(Object data in JSON)
————————

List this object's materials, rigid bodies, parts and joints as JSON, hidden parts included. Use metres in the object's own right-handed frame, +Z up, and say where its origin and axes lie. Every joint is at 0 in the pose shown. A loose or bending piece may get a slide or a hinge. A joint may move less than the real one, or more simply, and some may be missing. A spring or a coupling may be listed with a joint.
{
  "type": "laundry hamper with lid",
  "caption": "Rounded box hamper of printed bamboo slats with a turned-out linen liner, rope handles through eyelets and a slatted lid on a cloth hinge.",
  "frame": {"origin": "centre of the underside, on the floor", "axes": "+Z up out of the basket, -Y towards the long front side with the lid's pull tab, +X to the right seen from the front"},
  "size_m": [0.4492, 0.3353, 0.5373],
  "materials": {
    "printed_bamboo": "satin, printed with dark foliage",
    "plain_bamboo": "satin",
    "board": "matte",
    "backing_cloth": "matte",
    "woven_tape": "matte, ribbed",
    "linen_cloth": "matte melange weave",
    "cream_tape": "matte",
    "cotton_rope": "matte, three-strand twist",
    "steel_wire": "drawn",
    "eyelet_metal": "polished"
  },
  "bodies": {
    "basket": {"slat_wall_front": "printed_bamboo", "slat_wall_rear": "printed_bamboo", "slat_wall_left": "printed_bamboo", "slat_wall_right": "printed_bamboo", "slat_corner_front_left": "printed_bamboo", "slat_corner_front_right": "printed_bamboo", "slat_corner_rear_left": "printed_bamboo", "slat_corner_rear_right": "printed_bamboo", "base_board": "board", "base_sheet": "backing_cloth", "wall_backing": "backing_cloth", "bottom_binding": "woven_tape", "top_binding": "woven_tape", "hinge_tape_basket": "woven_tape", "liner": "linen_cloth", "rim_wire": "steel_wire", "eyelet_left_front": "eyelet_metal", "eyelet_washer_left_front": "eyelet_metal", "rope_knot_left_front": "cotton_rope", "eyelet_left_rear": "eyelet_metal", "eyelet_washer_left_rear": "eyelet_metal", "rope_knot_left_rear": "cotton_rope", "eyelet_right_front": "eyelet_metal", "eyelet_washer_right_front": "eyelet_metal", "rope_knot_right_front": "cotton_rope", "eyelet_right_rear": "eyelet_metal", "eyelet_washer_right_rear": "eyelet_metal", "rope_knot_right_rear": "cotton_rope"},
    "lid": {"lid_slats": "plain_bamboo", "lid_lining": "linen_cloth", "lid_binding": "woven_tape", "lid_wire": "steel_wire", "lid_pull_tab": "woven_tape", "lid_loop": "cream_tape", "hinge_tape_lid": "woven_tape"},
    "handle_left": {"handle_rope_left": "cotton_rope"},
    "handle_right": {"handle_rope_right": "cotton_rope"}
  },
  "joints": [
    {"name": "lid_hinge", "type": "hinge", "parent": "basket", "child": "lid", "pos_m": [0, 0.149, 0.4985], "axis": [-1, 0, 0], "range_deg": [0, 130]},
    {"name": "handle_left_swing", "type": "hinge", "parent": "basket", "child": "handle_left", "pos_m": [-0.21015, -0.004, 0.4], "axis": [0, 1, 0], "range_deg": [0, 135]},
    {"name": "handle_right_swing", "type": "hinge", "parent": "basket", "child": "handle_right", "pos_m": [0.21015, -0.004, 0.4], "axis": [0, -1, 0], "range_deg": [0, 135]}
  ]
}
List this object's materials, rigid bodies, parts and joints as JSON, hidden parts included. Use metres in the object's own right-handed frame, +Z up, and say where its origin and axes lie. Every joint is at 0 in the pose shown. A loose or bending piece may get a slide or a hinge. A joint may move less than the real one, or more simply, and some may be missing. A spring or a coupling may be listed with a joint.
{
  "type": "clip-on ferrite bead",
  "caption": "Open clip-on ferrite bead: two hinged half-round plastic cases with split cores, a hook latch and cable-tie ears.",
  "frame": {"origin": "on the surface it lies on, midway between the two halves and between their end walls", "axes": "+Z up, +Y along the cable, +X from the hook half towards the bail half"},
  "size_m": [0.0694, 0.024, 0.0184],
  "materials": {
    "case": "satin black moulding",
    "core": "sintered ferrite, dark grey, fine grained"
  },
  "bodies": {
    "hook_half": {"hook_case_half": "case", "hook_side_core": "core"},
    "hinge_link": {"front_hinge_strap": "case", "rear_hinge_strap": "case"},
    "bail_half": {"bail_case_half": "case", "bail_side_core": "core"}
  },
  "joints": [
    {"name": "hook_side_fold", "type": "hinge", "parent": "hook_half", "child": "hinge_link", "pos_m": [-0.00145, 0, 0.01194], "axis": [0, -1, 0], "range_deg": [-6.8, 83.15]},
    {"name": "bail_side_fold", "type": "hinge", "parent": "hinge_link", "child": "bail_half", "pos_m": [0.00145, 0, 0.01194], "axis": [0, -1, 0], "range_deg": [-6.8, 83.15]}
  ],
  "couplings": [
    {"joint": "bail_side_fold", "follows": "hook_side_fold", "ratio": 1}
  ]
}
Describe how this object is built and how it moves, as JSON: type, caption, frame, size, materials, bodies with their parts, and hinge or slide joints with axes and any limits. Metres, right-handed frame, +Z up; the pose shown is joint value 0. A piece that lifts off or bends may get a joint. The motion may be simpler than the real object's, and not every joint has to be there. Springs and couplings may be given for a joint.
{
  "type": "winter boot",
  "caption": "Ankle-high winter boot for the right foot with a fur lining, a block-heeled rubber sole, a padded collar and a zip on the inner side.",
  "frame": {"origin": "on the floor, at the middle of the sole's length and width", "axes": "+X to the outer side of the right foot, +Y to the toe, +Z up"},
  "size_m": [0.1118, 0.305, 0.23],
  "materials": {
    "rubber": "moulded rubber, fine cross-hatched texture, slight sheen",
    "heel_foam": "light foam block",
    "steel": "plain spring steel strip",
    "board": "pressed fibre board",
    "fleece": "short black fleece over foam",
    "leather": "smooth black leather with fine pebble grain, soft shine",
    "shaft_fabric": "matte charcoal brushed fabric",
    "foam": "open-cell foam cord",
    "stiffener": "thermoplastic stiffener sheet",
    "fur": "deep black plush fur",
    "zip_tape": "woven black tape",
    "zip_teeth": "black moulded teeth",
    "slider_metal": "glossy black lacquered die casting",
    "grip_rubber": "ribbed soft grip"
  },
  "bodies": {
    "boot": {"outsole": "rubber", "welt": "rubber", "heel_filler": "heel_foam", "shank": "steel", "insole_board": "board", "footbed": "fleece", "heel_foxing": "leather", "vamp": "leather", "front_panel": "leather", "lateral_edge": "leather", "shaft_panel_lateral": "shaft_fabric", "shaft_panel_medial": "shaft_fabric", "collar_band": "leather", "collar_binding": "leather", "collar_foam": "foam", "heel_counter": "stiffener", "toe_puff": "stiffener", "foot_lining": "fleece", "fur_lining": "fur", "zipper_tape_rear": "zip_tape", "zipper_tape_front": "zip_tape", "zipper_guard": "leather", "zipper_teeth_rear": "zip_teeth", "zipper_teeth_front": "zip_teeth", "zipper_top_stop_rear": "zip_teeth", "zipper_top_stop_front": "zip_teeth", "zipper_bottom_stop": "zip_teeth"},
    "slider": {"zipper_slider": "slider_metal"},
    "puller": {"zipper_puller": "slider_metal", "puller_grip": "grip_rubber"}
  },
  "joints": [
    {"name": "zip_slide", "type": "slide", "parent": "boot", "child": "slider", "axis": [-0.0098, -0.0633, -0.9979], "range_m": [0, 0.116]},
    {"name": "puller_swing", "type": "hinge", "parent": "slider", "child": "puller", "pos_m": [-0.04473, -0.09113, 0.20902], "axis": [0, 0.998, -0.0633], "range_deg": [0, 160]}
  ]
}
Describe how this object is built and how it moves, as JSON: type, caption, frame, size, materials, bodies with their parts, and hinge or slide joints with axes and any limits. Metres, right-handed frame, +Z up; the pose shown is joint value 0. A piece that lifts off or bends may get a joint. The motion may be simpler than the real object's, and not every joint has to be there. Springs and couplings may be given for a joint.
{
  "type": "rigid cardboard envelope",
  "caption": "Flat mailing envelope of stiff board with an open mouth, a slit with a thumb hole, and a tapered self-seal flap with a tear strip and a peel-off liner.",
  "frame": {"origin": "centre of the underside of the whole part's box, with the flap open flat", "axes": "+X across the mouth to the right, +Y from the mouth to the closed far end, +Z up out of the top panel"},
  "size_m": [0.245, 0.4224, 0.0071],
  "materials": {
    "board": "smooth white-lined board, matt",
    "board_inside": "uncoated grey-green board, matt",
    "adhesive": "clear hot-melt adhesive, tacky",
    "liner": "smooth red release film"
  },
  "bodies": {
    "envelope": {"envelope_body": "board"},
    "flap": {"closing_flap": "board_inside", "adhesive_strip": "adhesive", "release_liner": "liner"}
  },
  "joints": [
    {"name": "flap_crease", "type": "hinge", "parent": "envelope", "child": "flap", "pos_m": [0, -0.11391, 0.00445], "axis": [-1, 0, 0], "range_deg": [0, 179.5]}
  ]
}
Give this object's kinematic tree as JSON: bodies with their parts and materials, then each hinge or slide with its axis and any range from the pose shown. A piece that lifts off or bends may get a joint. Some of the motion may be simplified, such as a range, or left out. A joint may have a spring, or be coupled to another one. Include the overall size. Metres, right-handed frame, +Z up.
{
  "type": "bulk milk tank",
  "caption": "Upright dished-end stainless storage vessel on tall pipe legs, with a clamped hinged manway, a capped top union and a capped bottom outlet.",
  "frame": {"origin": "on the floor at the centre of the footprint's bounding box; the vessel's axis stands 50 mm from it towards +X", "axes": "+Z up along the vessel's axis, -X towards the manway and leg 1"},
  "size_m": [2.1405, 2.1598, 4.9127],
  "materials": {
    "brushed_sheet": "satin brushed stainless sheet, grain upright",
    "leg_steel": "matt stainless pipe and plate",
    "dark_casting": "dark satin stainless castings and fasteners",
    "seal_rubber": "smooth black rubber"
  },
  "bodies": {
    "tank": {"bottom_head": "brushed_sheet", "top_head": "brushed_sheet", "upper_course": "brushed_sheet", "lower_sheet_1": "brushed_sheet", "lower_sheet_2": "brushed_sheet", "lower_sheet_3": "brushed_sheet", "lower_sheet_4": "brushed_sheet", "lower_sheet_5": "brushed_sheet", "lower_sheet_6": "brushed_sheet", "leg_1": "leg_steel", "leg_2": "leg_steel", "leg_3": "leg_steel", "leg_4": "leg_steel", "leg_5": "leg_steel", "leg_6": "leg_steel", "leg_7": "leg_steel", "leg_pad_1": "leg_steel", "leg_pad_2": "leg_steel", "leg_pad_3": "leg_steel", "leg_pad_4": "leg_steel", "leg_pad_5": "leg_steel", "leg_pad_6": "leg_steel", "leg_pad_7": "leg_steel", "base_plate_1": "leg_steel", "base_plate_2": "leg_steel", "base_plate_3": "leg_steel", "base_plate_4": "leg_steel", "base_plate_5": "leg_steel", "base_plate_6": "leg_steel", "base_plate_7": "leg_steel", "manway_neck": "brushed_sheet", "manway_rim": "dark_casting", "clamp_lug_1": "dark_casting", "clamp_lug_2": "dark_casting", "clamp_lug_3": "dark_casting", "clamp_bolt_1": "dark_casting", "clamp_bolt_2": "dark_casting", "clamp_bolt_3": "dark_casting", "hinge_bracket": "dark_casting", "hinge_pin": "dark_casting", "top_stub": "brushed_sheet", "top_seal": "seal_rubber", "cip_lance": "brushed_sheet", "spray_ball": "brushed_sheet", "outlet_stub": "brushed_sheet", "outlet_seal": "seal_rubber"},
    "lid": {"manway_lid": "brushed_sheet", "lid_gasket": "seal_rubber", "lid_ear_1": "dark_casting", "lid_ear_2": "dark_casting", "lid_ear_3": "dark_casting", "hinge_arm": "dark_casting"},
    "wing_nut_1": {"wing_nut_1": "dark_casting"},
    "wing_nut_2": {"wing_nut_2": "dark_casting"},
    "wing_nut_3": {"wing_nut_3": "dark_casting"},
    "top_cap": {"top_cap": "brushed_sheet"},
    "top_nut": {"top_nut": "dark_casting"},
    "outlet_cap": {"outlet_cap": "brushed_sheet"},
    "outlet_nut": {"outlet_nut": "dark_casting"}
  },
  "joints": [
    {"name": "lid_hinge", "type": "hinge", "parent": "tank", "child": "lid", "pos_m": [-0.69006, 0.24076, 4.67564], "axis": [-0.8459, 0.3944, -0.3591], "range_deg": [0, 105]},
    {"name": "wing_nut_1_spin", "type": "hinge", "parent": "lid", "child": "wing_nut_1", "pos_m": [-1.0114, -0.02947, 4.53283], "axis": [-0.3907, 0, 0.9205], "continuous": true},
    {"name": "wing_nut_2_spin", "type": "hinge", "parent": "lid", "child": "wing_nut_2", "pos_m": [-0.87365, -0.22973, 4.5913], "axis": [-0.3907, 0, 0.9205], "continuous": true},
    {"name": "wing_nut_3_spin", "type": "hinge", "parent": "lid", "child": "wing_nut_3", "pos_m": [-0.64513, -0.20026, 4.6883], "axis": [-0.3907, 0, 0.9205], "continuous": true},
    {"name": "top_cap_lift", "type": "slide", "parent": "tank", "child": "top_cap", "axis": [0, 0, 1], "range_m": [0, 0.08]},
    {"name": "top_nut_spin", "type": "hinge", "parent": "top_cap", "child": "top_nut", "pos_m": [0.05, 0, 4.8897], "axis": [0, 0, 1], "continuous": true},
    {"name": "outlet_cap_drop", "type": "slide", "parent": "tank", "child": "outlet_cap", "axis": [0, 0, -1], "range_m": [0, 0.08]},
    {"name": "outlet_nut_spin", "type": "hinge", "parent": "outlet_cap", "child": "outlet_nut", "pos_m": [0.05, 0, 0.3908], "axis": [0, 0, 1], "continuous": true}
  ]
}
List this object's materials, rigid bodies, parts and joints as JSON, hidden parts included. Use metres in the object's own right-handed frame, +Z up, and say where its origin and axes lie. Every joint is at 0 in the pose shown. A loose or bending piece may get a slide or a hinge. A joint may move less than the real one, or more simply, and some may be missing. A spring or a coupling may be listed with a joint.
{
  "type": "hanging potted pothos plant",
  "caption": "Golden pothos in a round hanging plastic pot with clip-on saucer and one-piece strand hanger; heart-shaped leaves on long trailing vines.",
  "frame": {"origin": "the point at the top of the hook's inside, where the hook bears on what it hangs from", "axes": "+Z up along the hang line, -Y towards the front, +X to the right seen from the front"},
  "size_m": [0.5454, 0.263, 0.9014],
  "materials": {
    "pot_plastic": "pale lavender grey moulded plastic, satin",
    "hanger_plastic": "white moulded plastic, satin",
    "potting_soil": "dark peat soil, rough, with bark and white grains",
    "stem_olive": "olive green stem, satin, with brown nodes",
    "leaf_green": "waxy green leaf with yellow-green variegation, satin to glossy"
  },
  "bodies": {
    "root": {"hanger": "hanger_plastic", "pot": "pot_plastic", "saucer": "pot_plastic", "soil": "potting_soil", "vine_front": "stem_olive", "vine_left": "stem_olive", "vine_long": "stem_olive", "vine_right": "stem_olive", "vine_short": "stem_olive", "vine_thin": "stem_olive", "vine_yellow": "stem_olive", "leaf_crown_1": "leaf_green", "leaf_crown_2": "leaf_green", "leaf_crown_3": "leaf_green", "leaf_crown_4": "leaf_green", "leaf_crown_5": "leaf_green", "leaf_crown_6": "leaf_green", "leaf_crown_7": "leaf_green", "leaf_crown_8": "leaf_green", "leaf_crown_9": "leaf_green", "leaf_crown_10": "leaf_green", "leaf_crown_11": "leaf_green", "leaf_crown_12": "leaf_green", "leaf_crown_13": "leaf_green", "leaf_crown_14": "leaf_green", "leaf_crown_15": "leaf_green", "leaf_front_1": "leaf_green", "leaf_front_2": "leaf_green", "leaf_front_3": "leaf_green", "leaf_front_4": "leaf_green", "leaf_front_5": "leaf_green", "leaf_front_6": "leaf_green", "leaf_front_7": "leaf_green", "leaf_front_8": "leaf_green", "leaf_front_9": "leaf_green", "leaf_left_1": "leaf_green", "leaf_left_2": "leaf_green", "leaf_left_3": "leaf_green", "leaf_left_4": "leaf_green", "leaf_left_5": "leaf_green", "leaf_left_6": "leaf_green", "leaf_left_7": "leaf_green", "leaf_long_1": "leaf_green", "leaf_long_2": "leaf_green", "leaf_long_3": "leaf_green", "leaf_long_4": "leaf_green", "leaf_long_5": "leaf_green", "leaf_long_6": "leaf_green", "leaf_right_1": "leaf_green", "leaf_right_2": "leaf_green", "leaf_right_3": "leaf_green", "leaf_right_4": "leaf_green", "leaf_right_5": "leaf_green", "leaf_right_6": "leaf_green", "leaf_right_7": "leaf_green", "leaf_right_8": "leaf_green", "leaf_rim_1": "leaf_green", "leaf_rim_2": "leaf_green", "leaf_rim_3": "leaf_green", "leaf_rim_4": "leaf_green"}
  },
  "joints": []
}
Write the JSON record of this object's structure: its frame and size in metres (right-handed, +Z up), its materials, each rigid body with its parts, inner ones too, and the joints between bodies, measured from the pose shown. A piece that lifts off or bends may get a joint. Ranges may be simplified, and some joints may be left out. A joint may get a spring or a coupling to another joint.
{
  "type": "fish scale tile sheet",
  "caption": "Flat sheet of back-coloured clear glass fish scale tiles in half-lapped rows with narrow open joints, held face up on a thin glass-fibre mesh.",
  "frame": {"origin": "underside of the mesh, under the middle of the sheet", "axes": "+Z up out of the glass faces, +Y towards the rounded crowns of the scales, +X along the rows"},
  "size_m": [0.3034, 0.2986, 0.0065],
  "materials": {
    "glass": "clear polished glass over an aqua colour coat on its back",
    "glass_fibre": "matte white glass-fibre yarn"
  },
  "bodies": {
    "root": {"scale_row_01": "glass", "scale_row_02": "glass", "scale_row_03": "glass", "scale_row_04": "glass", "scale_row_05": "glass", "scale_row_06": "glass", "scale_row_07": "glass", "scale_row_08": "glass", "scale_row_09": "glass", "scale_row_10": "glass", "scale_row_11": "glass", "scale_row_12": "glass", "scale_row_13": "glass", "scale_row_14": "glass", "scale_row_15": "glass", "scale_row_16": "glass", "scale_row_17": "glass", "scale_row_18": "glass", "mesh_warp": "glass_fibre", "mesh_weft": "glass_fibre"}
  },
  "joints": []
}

————————

= Goal =
Extract every line from the one containing "Write the JSON" to the end of the entries, including both of those lines, exactly as given and with nothing added.

= Complete output =
Write the JSON record of this object's structure: its frame and size in metres (right-handed, +Z up), its materials, each rigid body with its parts, inner ones too, and the joints between bodies, measured from the pose shown. A piece that lifts off or bends may get a joint. Ranges may be simplified, and some joints may be left out. A joint may get a spring or a coupling to another joint.
{
  "type": "fish scale tile sheet",
  "caption": "Flat sheet of back-coloured clear glass fish scale tiles in half-lapped rows with narrow open joints, held face up on a thin glass-fibre mesh.",
  "frame": {"origin": "underside of the mesh, under the middle of the sheet", "axes": "+Z up out of the glass faces, +Y towards the rounded crowns of the scales, +X along the rows"},
  "size_m": [0.3034, 0.2986, 0.0065],
  "materials": {
    "glass": "clear polished glass over an aqua colour coat on its back",
    "glass_fibre": "matte white glass-fibre yarn"
  },
  "bodies": {
    "root": {"scale_row_01": "glass", "scale_row_02": "glass", "scale_row_03": "glass", "scale_row_04": "glass", "scale_row_05": "glass", "scale_row_06": "glass", "scale_row_07": "glass", "scale_row_08": "glass", "scale_row_09": "glass", "scale_row_10": "glass", "scale_row_11": "glass", "scale_row_12": "glass", "scale_row_13": "glass", "scale_row_14": "glass", "scale_row_15": "glass", "scale_row_16": "glass", "scale_row_17": "glass", "scale_row_18": "glass", "mesh_warp": "glass_fibre", "mesh_weft": "glass_fibre"}
  },
  "joints": []
}